The short answer is no. That is because the aforementioned, along with Eric Mink, Joe Williams, etc., have probably all tried and failed to make it at the East and West Coast newspapers so they settled here. And that's what really sucks about living in St. Louis.
Anthony C. McMillan, Millstadt, Illinois

B-Sides, December 21, 2005

Where's the Love?

Dissing Buffett was bad enough...: To quote Martin Niemöller: "First they came for the communists, and I did not speak out — because I was not a communist."

Then you came for Jimmy Buffett, and I did not speak out — even though I was a Parrot Head.
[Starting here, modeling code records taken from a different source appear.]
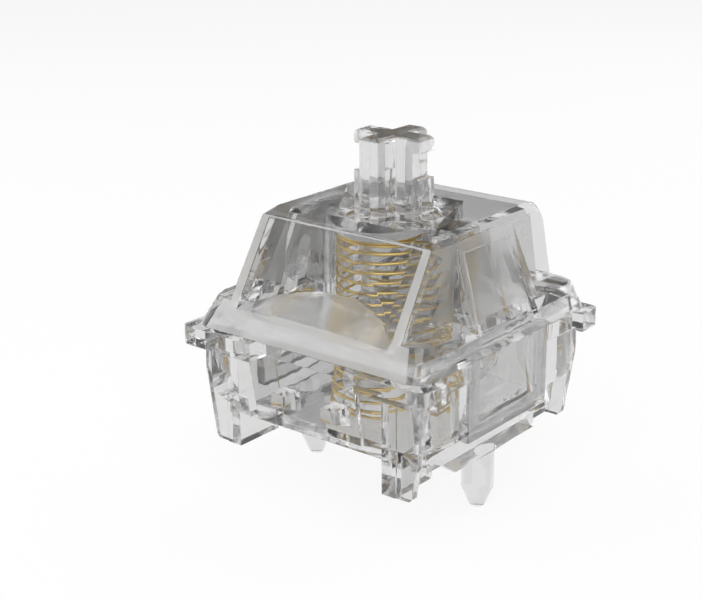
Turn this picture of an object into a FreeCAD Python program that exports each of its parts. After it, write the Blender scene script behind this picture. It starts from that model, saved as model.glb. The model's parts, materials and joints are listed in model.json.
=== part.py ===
import FreeCAD, Part
import math
import os
import Sketcher

# Clear contactless keyboard switch for a square plate cut-out, in millimetres.
# The origin is on the switch's axis in the plane of the plate's top face, which is the flange's underside.
# +Z is up, -Y is the face with the framed scoop, and the latch loops are on the -X and +X sides.

vector = FreeCAD.Vector
doc = FreeCAD.newDocument("keyboard_switch")

# Driving dimensions

sizes = {
    # stem
    "cross_rise": 3.85,
    "cross_half_x": 2.05,
    "cross_half_y": 2.03,
    "cross_thick_x": 1.31,
    "cross_thick_y": 1.17,
    "cross_chamfer": 0.15,
    "relief_under_top": 0.75,
    "relief_length": 1.33,
    "relief_deep": 0.4,
    "shoulder_lap": 0.8,
    "shoulder_thick": 0.45,
    "pole_radius": 1.45,
    "pole_engage": 2.1,
    "pole_chamfer": 0.3,
    "wing_length": 1.05,
    "wing_thick": 0.75,
    "wing_half_y": 0.9,
    "wing_foot_gap": 2.0,
    "shutter_half_x": 1.4,
    "shutter_length": 0.95,
    "shutter_thick": 0.5,
    "shutter_foot_gap": 0.8,
    # spring
    "spring_inset": 0.25,
    "wire_thick": 0.2,
    "spring_turns": 18.5,
    # running clearances and the stem's travel down to the guide sleeve
    "stem_gap": 0.05,
    "guide_gap": 0.12,
    "stop_gap": 0.1,
    "travel": 4.0,
    # round opening for the stem
    "opening_gap": 0.4,
    "opening_flare": 0.7,
    "opening_bevel": 0.35,
    # flange and its corner tabs
    "flange_reach_x": 1.45,
    "flange_reach_y": 1.4,
    "flange_thick": 1.0,
    "flange_round": 0.5,
    "tab_length": 4.8,
    "tab_width": 1.2,
    "rim_reach": 0.8,
    # tub of the lower housing
    "cavity_room_x": 1.2,
    "cavity_room_y": 1.35,
    "tub_draft_y": 0.8,
    "tub_depth": 4.2,
    "tub_wall": 0.85,
    "floor_thick": 0.6,
    # rounded corner blocks under the flange, behind the fins
    "corner_reach": 0.55,
    "corner_thick": 1.9,
    "corner_gap": 0.25,
    "corner_depth": 3.1,
    "corner_radius": 1.0,
    # corner legs: a bar that stands on the circuit board and a fin beside it
    "bar_thick": 0.87,
    "bar_reach": 0.58,
    "bar_deep": 2.98,
    "board_gap": 1.05,
    "leg_chamfer": 0.18,
    "fin_reach_x": 0.63,
    "fin_reach_y": 0.5,
    "fin_taper": 0.58,
    "fin_thick": 0.45,
    "fin_elbow_depth": 1.4,
    # side blocks that carry the locating pins
    "block_drop": 0.8,
    "block_thick": 1.9,
    "block_reach": 1.4,
    "block_slope_y": 1.25,
    "block_slope_z": 0.85,
    "pin_inset": 0.87,
    "pin_radius": 0.85,
    "pin_tip_radius": 0.4,
    "pin_taper": 1.1,
    "pin_length": 3.25,
    # clips that hold the switch in the plate, and the raised pad that they stand on
    "plate_thick": 1.5,
    "clip_centre_x": 1.6,
    "clip_width": 0.95,
    "clip_reach": 0.95,
    "clip_lead": 1.4,
    "clip_land": 0.7,
    "pad_half_x": 2.55,
    "pad_reach": 0.15,
    "pad_lean": 0.6,
    "pad_depth": 3.7,
    # guide sleeve and light towers on the tub's floor
    "sleeve_room": 0.5,
    "tower_side_gap": 0.35,
    "tower_width": 1.1,
    "tower_top": 0.2,
    "tower_lap": 0.7,
    "lamp_window_depth": 1.6,
    "lamp_window_edge": 0.25,
    # latches between the two housings
    "latch_centre_y": 0.4,
    "latch_half_y": 3.5,
    "latch_leg": 0.9,
    "latch_bar": 0.75,
    "latch_drop": 3.35,
    "latch_thick": 0.58,
    "latch_root": 0.4,
    "latch_gap": 0.06,
    "wedge_lead": 1.9,
    "wedge_land": 0.24,
    "wedge_reach": 0.5,
    "wedge_side_gap": 0.25,
    # cover of the upper housing
    "skirt_reach_x": 0.95,
    "skirt_reach_y": 1.15,
    "skirt_top": 2.5,
    "skirt_lean": 0.5,
    "skirt_round": 0.9,
    "round_share": 0.29,
    "front_reach": 1.02,
    "front_lap": 0.32,
    "wing_room": 0.35,
    "shutter_room": 0.95,
    "cover_lean": 0.1,
    "cover_top": 6.85,
    "cover_back_ledge": 0.05,
    "cover_chamfer": 0.45,
    "cover_back_round": 1.4,
    "cover_wall": 0.8,
    "roof_thick": 0.55,
    # slanted latch panels at the sides of the cover
    "panel_drop": 0.6,
    "panel_inset": 0.4,
    "panel_taper": 0.7,
    "panel_rib": 0.5,
    "panel_recess": 0.3,
    # framed scoop in the front face
    "scoop_frame": 0.53,
    "scoop_lip": 0.5,
    "scoop_sill": 0.38,
    "scoop_arch": 0.12,
    "scoop_radius": 6.6,
    "scoop_wall": 0.9,
    "scoop_rise": 0.44,
    "scoop_step": 0.5,
    # hollow of the cover and the ribs that guide the stem's wings
    "skirt_wall": 0.9,
    "hall_high": 0.7,
    "well_gap": 0.2,
    "pocket_wall": 1.25,
    "guide_rib": 0.4,
    # depth by which a rib or a ramp is rooted in the wall that carries it
    "root_depth": 0.2,
}

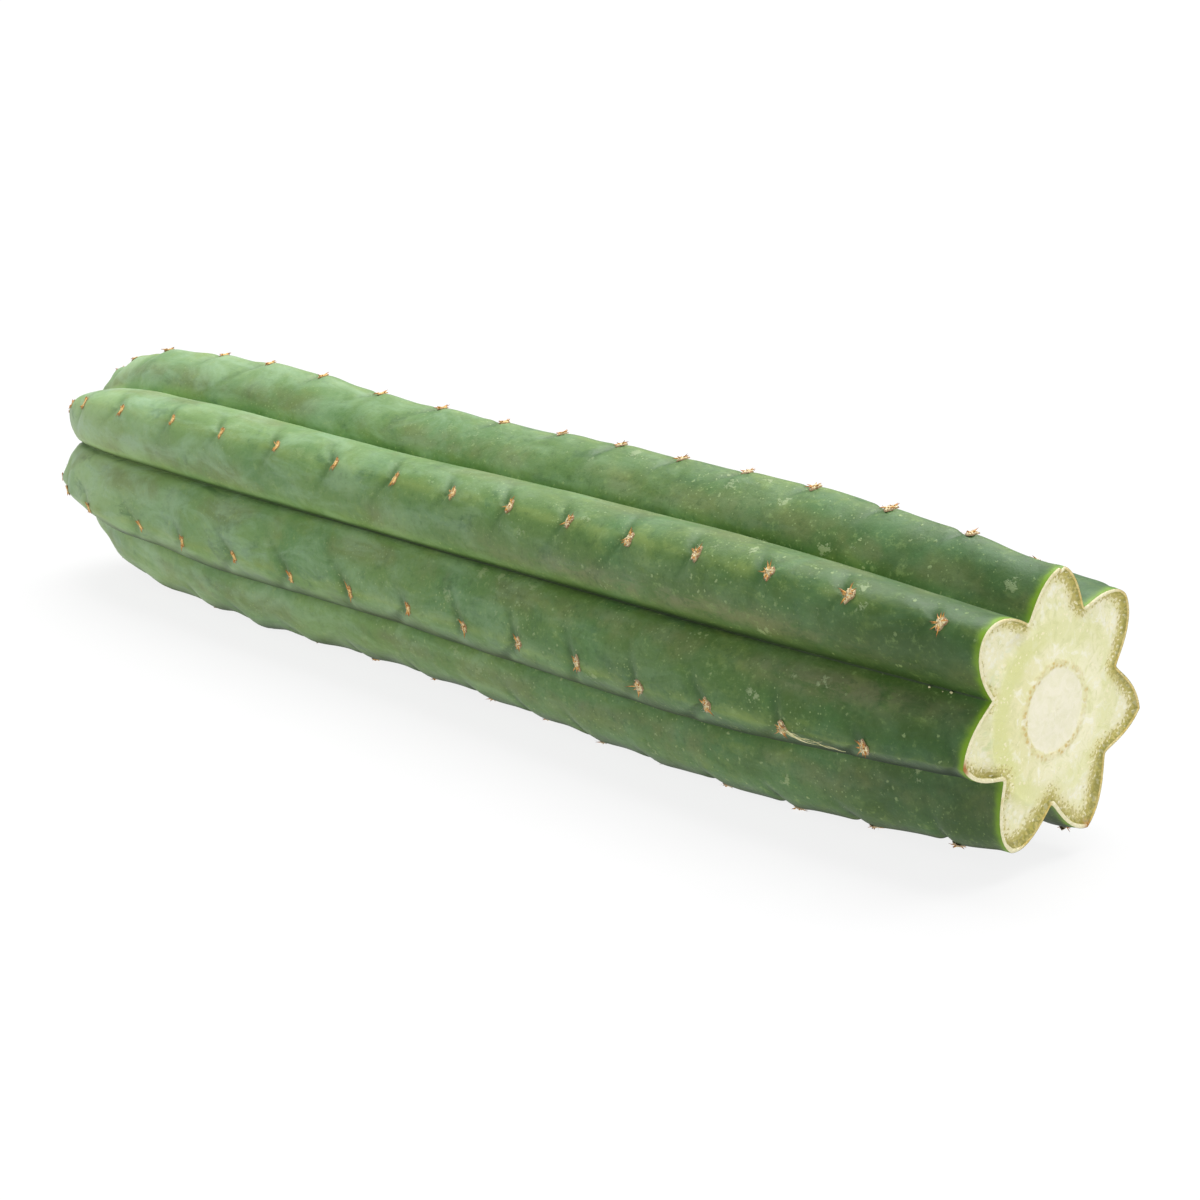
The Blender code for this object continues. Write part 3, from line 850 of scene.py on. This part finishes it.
# %% Make the pads
PAD_ROWS, PAD_COLUMNS = 7, 16
tilt = np.linspace(0.06, 1.0, PAD_ROWS)[:, None] * np.pi / 2
spin = np.arange(PAD_COLUMNS)[None, :] / PAD_COLUMNS * 2 * np.pi
# A dome: radius sin, height cos, with a lumpy edge and tufts that differ from pad to pad
lump = 1 + 0.16 * np.cos(3 * spin + rng.uniform(0, 6.3, (pad_count, 1, 1))) \
    + 0.10 * np.cos(5 * spin + rng.uniform(0, 6.3, (pad_count, 1, 1)))
radius = np.sin(tilt) * lump
tufts = rng.uniform(-1, 1, (pad_count, PAD_ROWS, PAD_COLUMNS)) * (0.20 + 0.20 * age[:, None, None])
rise = np.cos(tilt) - 0.32 + tufts * np.cos(tilt) ** 0.5
long_way = (2.05 + 0.20 * age + rng.normal(0, 0.12, pad_count)) * MM
short_way = (0.95 + 0.80 * age + rng.normal(0, 0.07, pad_count)) * MM
tall = (0.58 + 0.30 * age) * MM
small = np.clip((WHOLE_LENGTH - along_of_pad) / 0.05, 0.45, 1.0)


def on_pads(across, forward, out):
    """Points given as sizes across, towards the tip and out of the skin, at every pad."""
    extra = (slice(None),) + (None,) * (across.ndim - 1)
    return (pad_place[extra] + across[..., None] * pad_across[extra]
            + forward[..., None] * pad_forward[extra] + out[..., None] * pad_out[extra])


pads = on_pads(radius * np.cos(spin) * (long_way * small)[:, None, None],
               radius * np.sin(spin) * (short_way * small)[:, None, None],
               rise * (tall * small)[:, None, None])
tops = on_pads(np.zeros((pad_count, 1)), np.zeros((pad_count, 1)), (0.85 * tall * small)[:, None])
per_pad = PAD_ROWS * PAD_COLUMNS + 1
domes = copies(grid_faces(PAD_ROWS, PAD_COLUMNS)[:, ::-1], pad_count, per_pad)
caps = copies(fan_faces(np.arange(PAD_COLUMNS), per_pad - 1), pad_count, per_pad)
points = np.concatenate([pads.reshape(pad_count, -1, 3), tops], axis=1).reshape(-1, 3)
pad_rise_for_shade = np.concatenate([rise.reshape(pad_count, -1), np.ones((pad_count, 1))], axis=1)
new_piece("areole_pads", points, [domes, caps], felt_material,
          {"age": np.repeat(age, per_pad), "depth": pad_rise_for_shade})

# %% [markdown]
# ## Spines and wool
#
# The spines of this cactus are stubby: a handful on a pad, up to 3.6 mm long, straw at the root
# and orange brown at the tip.  Finer hairs stick out of the felt between them.  Both are cones
# carried along a slightly bent line: ring after ring of a few points, each ring smaller.

# %% Spine finish
def spine_finish():
    f = Finish("spine")
    tip = f.number("tip")
    fine = f.noise(1500, 3, 0.6)
    colour = f.ramp(f.plus(tip, f.between(fine, 0.3, 0.7, -0.15, 0.15)), (
        (0.0, (0.62, 0.40, 0.13)), (0.40, (0.56, 0.235, 0.03)), (0.75, (0.33, 0.10, 0.016)),
        (1.0, (0.14, 0.04, 0.012))))
    return f.finish(colour, f.between(fine, 0.3, 0.7, 0.35, 0.55), fine, 0.0002, 0.4)


def wool_finish():
    f = Finish("areole wool")
    fine = f.noise(1500, 2)
    colour = f.mix(f.between(fine, 0.35, 0.65), (0.78, 0.70, 0.54), (0.56, 0.39, 0.19))
    return f.finish(colour, 0.8, fine, 0.0001, 0.3, Sheen_Weight=0.2)


# %% Make spines and wool
def cones(name, root, direction, bend, length, thick, material, rings=4, sides=5):
    """Tapering, slightly bent cones: at share s the centre is root + s L direction + s2 L bend and
    the radius is thick (1 - s)^0.8, closed with a point."""
    count = len(root)
    side = unit(np.cross(direction, np.roll(direction, 1, axis=1) + 0.01))
    other = np.cross(direction, side)
    s = np.linspace(0, 1, rings + 1)[None, :, None]
    reach, sag = (length[:, None] * way for way in (direction, bend))
    line = root[:, None] + s * reach[:, None] + s**2 * sag[:, None]
    turn = np.arange(sides) / sides * 2 * np.pi
    ring = np.cos(turn)[:, None] * side[:, None] + np.sin(turn)[:, None] * other[:, None]
    girth = thick[:, None, None, None] * (1 - s[..., None]) ** 0.8
    points = line[:, :-1, None] + (girth * ring[:, None])[:, :-1]
    points = np.concatenate([points.reshape(count, -1, 3), line[:, -1:]], axis=1)
    per_cone = rings * sides + 1
    last_ring = (rings - 1) * sides + np.arange(sides)
    body = copies(grid_faces(rings, sides)[:, ::-1], count, per_cone)
    tip = copies(fan_faces(last_ring, per_cone - 1, flip=True), count, per_cone)
    ends = np.append(np.repeat(np.arange(rings) / rings, sides), 1.0)
    return new_piece(name, points.reshape(-1, 3), [body, tip], material, {"tip": np.tile(ends, count)})


def from_pads(owner, heading, lean):
    """Directions that lean out of the skin at pads: heading 0 is across, a quarter turn is tipwards."""
    flat = np.cos(heading)[:, None] * pad_across[owner] + np.sin(heading)[:, None] * pad_forward[owner]
    return np.cos(lean)[:, None] * flat + np.sin(lean)[:, None] * pad_out[owner]


def roots(owner, heading, spread):
    """Places on a pad's own oval, out from its middle by a share of its size."""
    size_across, size_forward = (spread * way[owner] * small[owner] for way in (long_way, short_way))
    return (pad_place[owner] + pad_across[owner] * (np.cos(heading) * size_across)[:, None]
            + pad_forward[owner] * (np.sin(heading) * size_forward)[:, None])


spine_number = rng.integers(7, 12, pad_count)
owner = np.repeat(np.arange(pad_count), spine_number)
order = np.concatenate([np.arange(n) / n for n in spine_number])
heading = order * 2 * np.pi + rng.normal(0, 0.5, len(owner))
young_heading = np.round(heading / np.pi) * np.pi + rng.normal(0, 0.45, len(owner))
heading = np.where(age[owner] < 0.4, young_heading, heading)
lean = rng.uniform(0.0, 0.38, len(owner))
length = rng.gamma(5.0, 0.34, len(owner)).clip(0.9, 3.6) * MM * (0.62 + 0.38 * age[owner])
length = length * small[owner] * np.where(rib_of_pad == LAST_RIB, 0.75, 1)[owner]
root = roots(owner, heading, rng.uniform(0.25, 0.75, len(owner)))
root = root + pad_out[owner] * (0.6 * tall[owner] * small[owner])[:, None]
cones("spines", root, from_pads(owner, heading, lean), rng.normal(0, 0.13, (len(owner), 3)), length,
      rng.uniform(0.18, 0.29, len(owner)) * MM, spine_finish())

HAIRS_PER_PAD = 16
owner = np.repeat(np.arange(pad_count), HAIRS_PER_PAD)
heading = rng.uniform(0, 2 * np.pi, len(owner))
cones("areole_wool", roots(owner, heading, rng.uniform(0.3, 1.0, len(owner))),
      from_pads(owner, heading, rng.uniform(0.1, 1.3, len(owner))), rng.normal(0, 0.3, (len(owner), 3)),
      rng.uniform(0.4, 1.2, len(owner)) * MM * (0.6 + 0.4 * age[owner]), np.full(len(owner), 0.05 * MM),
      wool_finish(), rings=2, sides=3)

# %% [markdown]
# ## What has caught on the stem
#
# A few shreds of dry plant fibre hang on one pad of the sixth rib, and some crumbs lie in the
# groove above it.  The fibre is three thin ribbons that twist about each other, and each crumb is
# a small lumpy ball.

# %% Fibre and crumbs
def straw_finish():
    f = Finish("dry straw")
    fine = f.noise(900, 3, 0.6)
    colour = f.mix(f.between(fine, 0.3, 0.7), (0.70, 0.64, 0.40), (0.50, 0.50, 0.23))
    return f.finish(colour, f.between(fine, 0.3, 0.7, 0.5, 0.7), fine, 0.0002, 0.4)


RIBBON_STEPS, RIBBON_SIDES = 40, 6


def closed_tube(rows, columns, flip=False):
    """Faces of a grid of rings, and of the fans that close it with two points after the grid."""
    count = rows * columns
    body = grid_faces(rows, columns)
    first = fan_faces(np.arange(columns), count, flip=not flip)
    last = fan_faces(count - columns + np.arange(columns), count + 1, flip=flip)
    return (body[:, ::-1] if flip else body), np.concatenate([first, last])


def ribbon(start, end, turn_start, turn_end, width, twist, phase, lift):
    """A flat ribbon on the skin from one distance to another: its width direction turns about its
    line by twist x share, it lifts off as lift sin(pi share)^0.7, and it narrows as 1 - 0.75 s2."""
    s = np.linspace(0, 1, RIBBON_STEPS)
    line = skin_point(start + (end - start) * s, turn_start + (turn_end - turn_start) * s,
                      0.35 * MM + lift * np.sin(np.pi * s) ** 0.7)
    line = line + 0.35 * MM * np.stack([0 * s, np.cos(9 * s + phase), np.sin(9 * s + phase)], -1)
    ahead = unit(np.gradient(line, axis=0))
    side = unit(np.cross(ahead, [0.0, 0.3, 1.0]))
    other = np.cross(ahead, side)
    angle = twist * s + phase
    flat = np.cos(angle)[:, None] * side + np.sin(angle)[:, None] * other
    thin = 0.28 * np.cross(ahead, flat)
    half = width / 2 * (1 - 0.75 * s ** 2)[:, None, None]
    oval = (np.arange(RIBBON_SIDES) / RIBBON_SIDES * 2 * np.pi)[:, None]
    return line[:, None] + half * (np.cos(oval) * flat[:, None] + np.sin(oval) * thin[:, None])


strands = [ribbon(59.5 * MM, 40.0 * MM, 5.505, 5.625, 0.60 * MM, 5.0, 0.4, 0.8 * MM),
           ribbon(59.5 * MM, 43.5 * MM, 5.50, 5.60, 0.50 * MM, 7.0, 2.1, 0.6 * MM),
           ribbon(59.0 * MM, 47.0 * MM, 5.50, 5.565, 0.35 * MM, 4.0, 4.0, 0.7 * MM)]
points = np.concatenate([np.concatenate([strand.reshape(-1, 3), strand[:1].mean(1), strand[-1:].mean(1)])
                         for strand in strands])
per_strand = RIBBON_STEPS * RIBBON_SIDES + 2
faces = [copies(group, len(strands), per_strand)
         for group in closed_tube(RIBBON_STEPS, RIBBON_SIDES, flip=True)]
straw = straw_finish()
new_piece("dry_fibre", points, faces, straw)

CRUMB_ROWS, CRUMB_COLUMNS = 6, 8
CRUMB_ALONG = np.array([19.5, 12.5, 15.0, 118.0]) * MM
CRUMB_TURN = np.array([5.018, 5.014, 5.025, 4.02])
CRUMB_RADIUS = np.array([0.32, 0.40, 0.2, 0.2]) * MM
crumb_count = len(CRUMB_ALONG)
crumb_place = skin_point(CRUMB_ALONG, CRUMB_TURN, 0.35 * MM)
polar, spin = np.meshgrid(np.linspace(0.15, np.pi - 0.15, CRUMB_ROWS),
                          np.arange(CRUMB_COLUMNS) / CRUMB_COLUMNS * 2 * np.pi, indexing="ij")
ball = np.stack([np.cos(polar), np.sin(polar) * np.cos(spin), np.sin(polar) * np.sin(spin)], -1)
lumpy = ball[None] * rng.uniform(0.65, 1.15, (crumb_count, CRUMB_ROWS, CRUMB_COLUMNS, 1))
crumbs = lumpy * CRUMB_RADIUS[:, None, None, None] * [1.3, 1, 1] + crumb_place[:, None, None]
poles = np.stack([crumbs[:, 0].mean(1), crumbs[:, -1].mean(1)], 1)
points = np.concatenate([crumbs.reshape(crumb_count, -1, 3), poles], axis=1).reshape(-1, 3)
per_crumb = CRUMB_ROWS * CRUMB_COLUMNS + 2
faces = [copies(group, crumb_count, per_crumb) for group in closed_tube(CRUMB_ROWS, CRUMB_COLUMNS)]
new_piece("groove_crumbs", points, faces, straw)

# %% [markdown]
# ## Floor, light and camera
#
# The stem lies on a light table: a white sweep that glows a little, so that shadows stay pale.

# %% Floor
def floor_finish():
    f = Finish("white sweep")
    fine = f.noise(30, 2)
    colour = f.mix(f.between(fine, 0.3, 0.7), (0.102, 0.102, 0.102), (0.098, 0.098, 0.099))
    return f.finish(colour, 0.9, fine, 0.0001, 0.05, Specular_IOR_Level=0.1,
                    Emission_Color=(1.0, 1.0, 1.0, 1.0), Emission_Strength=0.84)


FLOOR_REACH = 16.0             # metres to each side, far past what the camera sees
FLOOR_GAP = 0.2 * MM           # the stem's underside lies this far above it


def make_floor():
    ends = (-FLOOR_REACH, FLOOR_REACH)
    corners = [(x, y, low[2] - FLOOR_GAP) for x in ends for y in ends]
    mesh = bpy.data.meshes.new("floor")
    mesh.from_pydata(corners, [], [(0, 2, 3, 1)])
    mesh.materials.append(floor_finish())
    floor = bpy.data.objects.new("floor", mesh)
    bpy.context.scene.collection.objects.link(floor)


make_floor()

# %% [markdown]
# Large studio lights give soft shadows.  Two suns with a very wide disc do the same work as a
# ceiling of soft boxes: a strong one overhead, and a weak one that fills in the cut face.

# %% Light
scene = bpy.context.scene
scene.view_settings.view_transform = "Standard"
world = bpy.data.worlds.new("studio")
scene.world = world
world.use_nodes = True
background = world.node_tree.nodes["Background"]
background.inputs["Color"].default_value = (1.0, 1.0, 1.0, 1.0)
background.inputs["Strength"].default_value = 0.46


def soft_sun(name, strength, azimuth, elevation, spread):
    """A broad soft light far away: azimuth from +X towards +Y and elevation, in degrees."""
    data = bpy.data.lights.new(name, "SUN")
    data.energy = strength
    data.angle = math.radians(spread)
    lamp = bpy.data.objects.new(name, data)
    a, e = math.radians(azimuth), math.radians(elevation)
    towards = Vector((math.cos(a) * math.cos(e), math.sin(a) * math.cos(e), math.sin(e)))
    lamp.rotation_euler = towards.to_track_quat("Z", "Y").to_euler()
    scene.collection.objects.link(lamp)


soft_sun("overhead", 4.5, 112, 68, 60)
soft_sun("cut_side", 1.0, -35, 20, 60)

# %% [markdown]
# The camera looks at the cut end from a little above it.  A long lens keeps the far tip from
# shrinking much, so the stem's even thickness shows.

# %% Camera
CAMERA_PLACE = np.array([0.7301, -0.6802, 0.3316])
CAMERA_LOOK = Vector((-0.684667, 0.668469, -0.290482))
CAMERA_ROLL = math.radians(0.31)
camera_data = bpy.data.cameras.new("camera")
camera_data.lens = 102.0
camera_data.sensor_width = 36.0
camera_data.clip_end = 60
camera = bpy.data.objects.new("camera", camera_data)
turned = CAMERA_LOOK.to_track_quat("-Z", "Y").to_matrix() @ Matrix.Rotation(CAMERA_ROLL, 3, "Z")
camera.matrix_world = Matrix.Translation(CAMERA_PLACE) @ turned.to_4x4()
scene.collection.objects.link(camera)
scene.camera = camera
Then you came for Mike Love, and I cannot remain silent [Christian Schaeffer, "Rockin' Around the Turntable"] .

Brian was the fragile leader, but Mike was the cool of girls and beach and cars that any teenage boy could love. And I did. When the Jimmy Buffett concert was panned, I figured you just didn't get it. When Mike Love was trashed as a backhand compliment to Brian Wilson, you went too far.

Some of the greatest VP Fair shows were the Beach Boys. And Brian couldn't quite tour with them. Although the saddest was Brian at Riverport and Mike and Al and Bruce at the VP Fair on the same weekend. And Smile too was wonderful. And the great tragedy is that while Mike may be a little arthritic, poor Brian is a little arthritic and not quite able to navigate a stage by himself. Too many drugs and too much family.
Bruce Levine, St. Louis

News Real, November 30, 2005

He'll Sue You Too

Lonnie and the long haul: I would like to thank Kristen Hinman for exposing Lonnie Snelling ["Suit Monger"]. I am the grandmother of the quadriplegic mentioned in the article. My case started in 2001 and is still ongoing with constant appeals.

Mr. Snelling states that he "attracts" fools to him. There is a saying that game recognizes game. Would that be an indication of fools recognizing fools?

Again, thank you so much for your exposure of my nightmare monster.